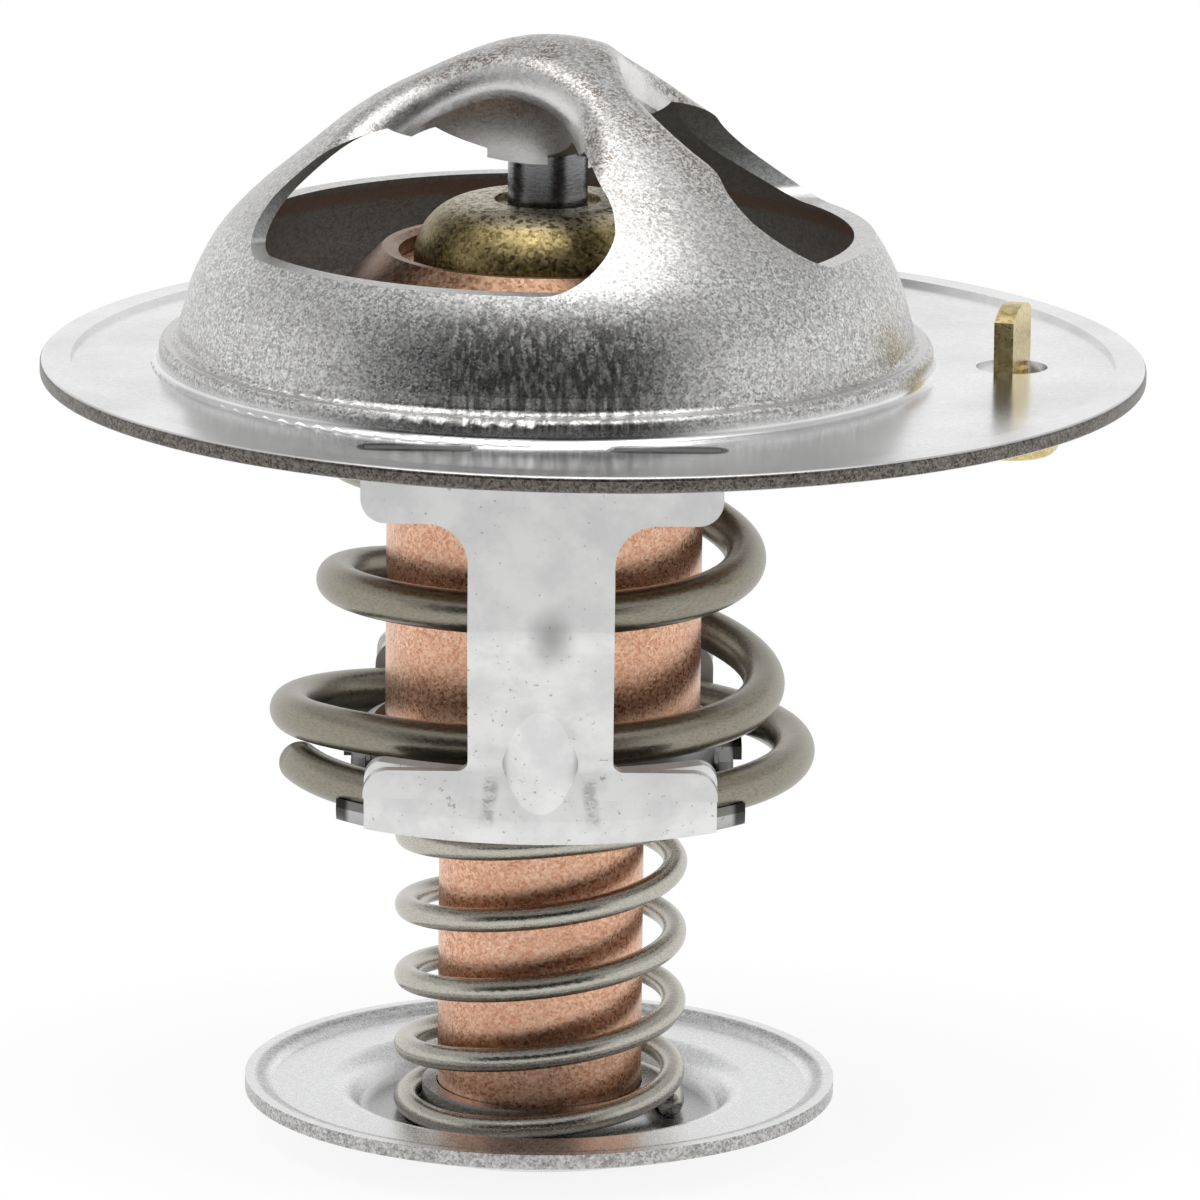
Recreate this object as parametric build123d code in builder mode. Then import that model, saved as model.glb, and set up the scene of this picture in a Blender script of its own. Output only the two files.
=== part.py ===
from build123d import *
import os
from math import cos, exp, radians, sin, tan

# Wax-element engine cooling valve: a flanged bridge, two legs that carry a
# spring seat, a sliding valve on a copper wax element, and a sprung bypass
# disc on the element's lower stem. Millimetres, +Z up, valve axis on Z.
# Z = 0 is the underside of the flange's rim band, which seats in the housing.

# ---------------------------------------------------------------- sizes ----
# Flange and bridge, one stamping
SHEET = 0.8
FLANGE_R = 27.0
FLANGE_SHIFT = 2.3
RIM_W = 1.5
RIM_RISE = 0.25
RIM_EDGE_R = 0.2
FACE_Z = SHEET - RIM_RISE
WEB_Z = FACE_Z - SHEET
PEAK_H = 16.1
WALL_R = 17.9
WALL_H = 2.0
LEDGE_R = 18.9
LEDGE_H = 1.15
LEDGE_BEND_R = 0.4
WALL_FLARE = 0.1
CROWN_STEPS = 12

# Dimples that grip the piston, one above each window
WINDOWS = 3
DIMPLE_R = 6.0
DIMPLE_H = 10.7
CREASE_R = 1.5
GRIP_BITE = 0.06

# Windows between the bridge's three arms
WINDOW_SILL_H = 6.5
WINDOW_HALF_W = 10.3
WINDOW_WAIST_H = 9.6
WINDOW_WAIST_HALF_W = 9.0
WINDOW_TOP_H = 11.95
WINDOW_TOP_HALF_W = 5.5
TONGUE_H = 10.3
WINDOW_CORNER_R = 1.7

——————

▶ [STATED PROBLEM] Repeat the material above in full, keeping every word.

▶ [RESULT]
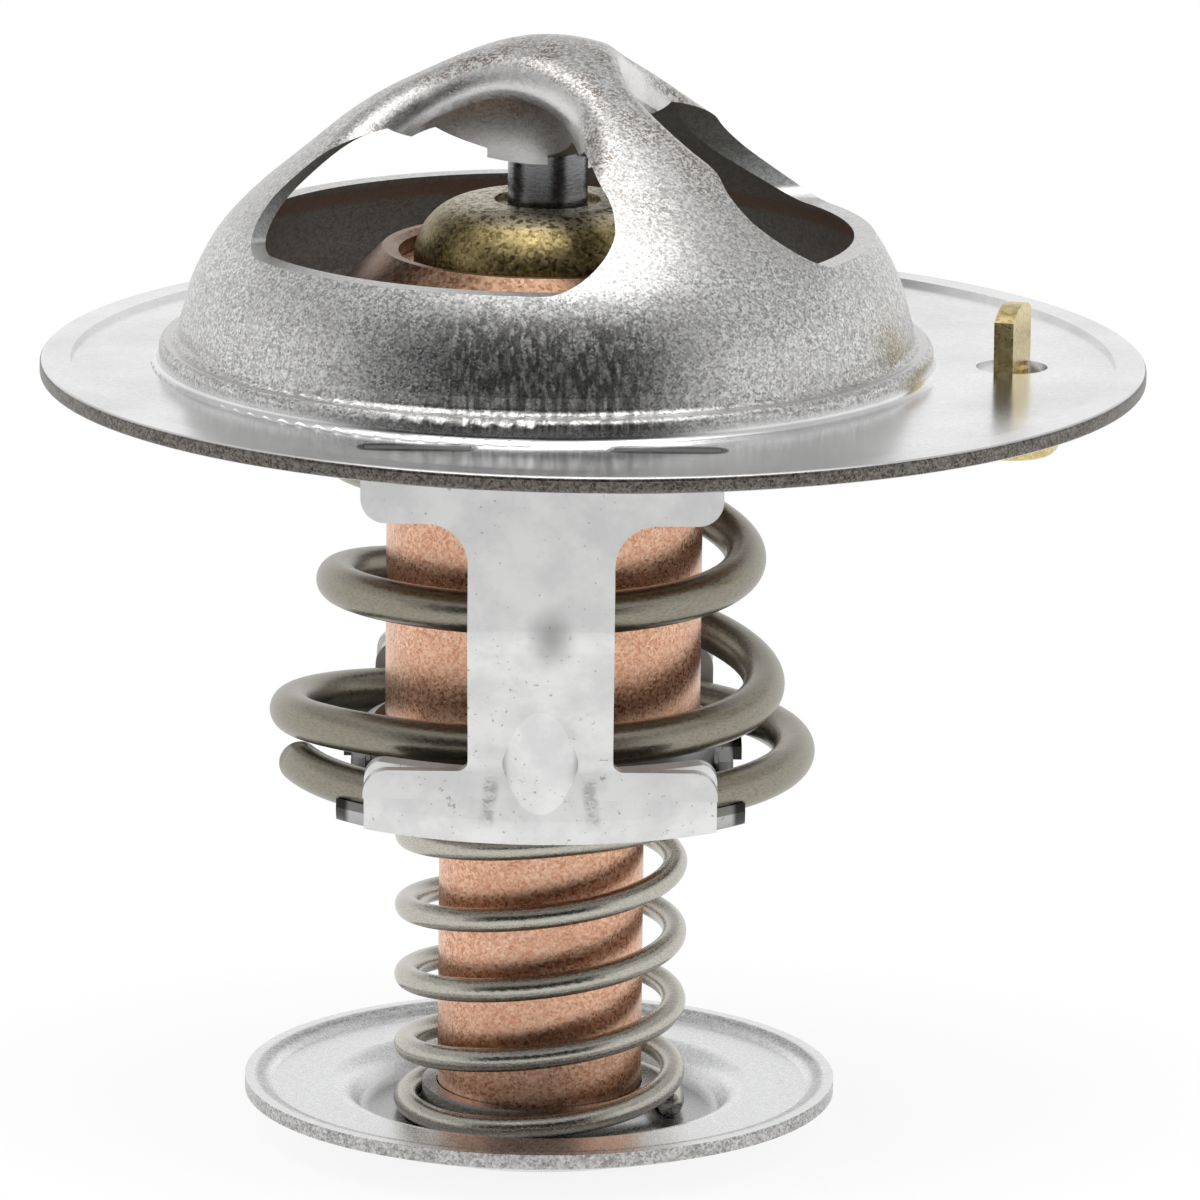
Recreate this object as parametric build123d code in builder mode. Then import that model, saved as model.glb, and set up the scene of this picture in a Blender script of its own. Output only the two files.
=== part.py ===
from build123d import *
import os
from math import cos, exp, radians, sin, tan

# Wax-element engine cooling valve: a flanged bridge, two legs that carry a
# spring seat, a sliding valve on a copper wax element, and a sprung bypass
# disc on the element's lower stem. Millimetres, +Z up, valve axis on Z.
# Z = 0 is the underside of the flange's rim band, which seats in the housing.

# ---------------------------------------------------------------- sizes ----
# Flange and bridge, one stamping
SHEET = 0.8
FLANGE_R = 27.0
FLANGE_SHIFT = 2.3
RIM_W = 1.5
RIM_RISE = 0.25
RIM_EDGE_R = 0.2
FACE_Z = SHEET - RIM_RISE
WEB_Z = FACE_Z - SHEET
PEAK_H = 16.1
WALL_R = 17.9
WALL_H = 2.0
LEDGE_R = 18.9
LEDGE_H = 1.15
LEDGE_BEND_R = 0.4
WALL_FLARE = 0.1
CROWN_STEPS = 12

# Dimples that grip the piston, one above each window
WINDOWS = 3
DIMPLE_R = 6.0
DIMPLE_H = 10.7
CREASE_R = 1.5
GRIP_BITE = 0.06

# Windows between the bridge's three arms
WINDOW_SILL_H = 6.5
WINDOW_HALF_W = 10.3
WINDOW_WAIST_H = 9.6
WINDOW_WAIST_HALF_W = 9.0
WINDOW_TOP_H = 11.95
WINDOW_TOP_HALF_W = 5.5
TONGUE_H = 10.3
WINDOW_CORNER_R = 1.7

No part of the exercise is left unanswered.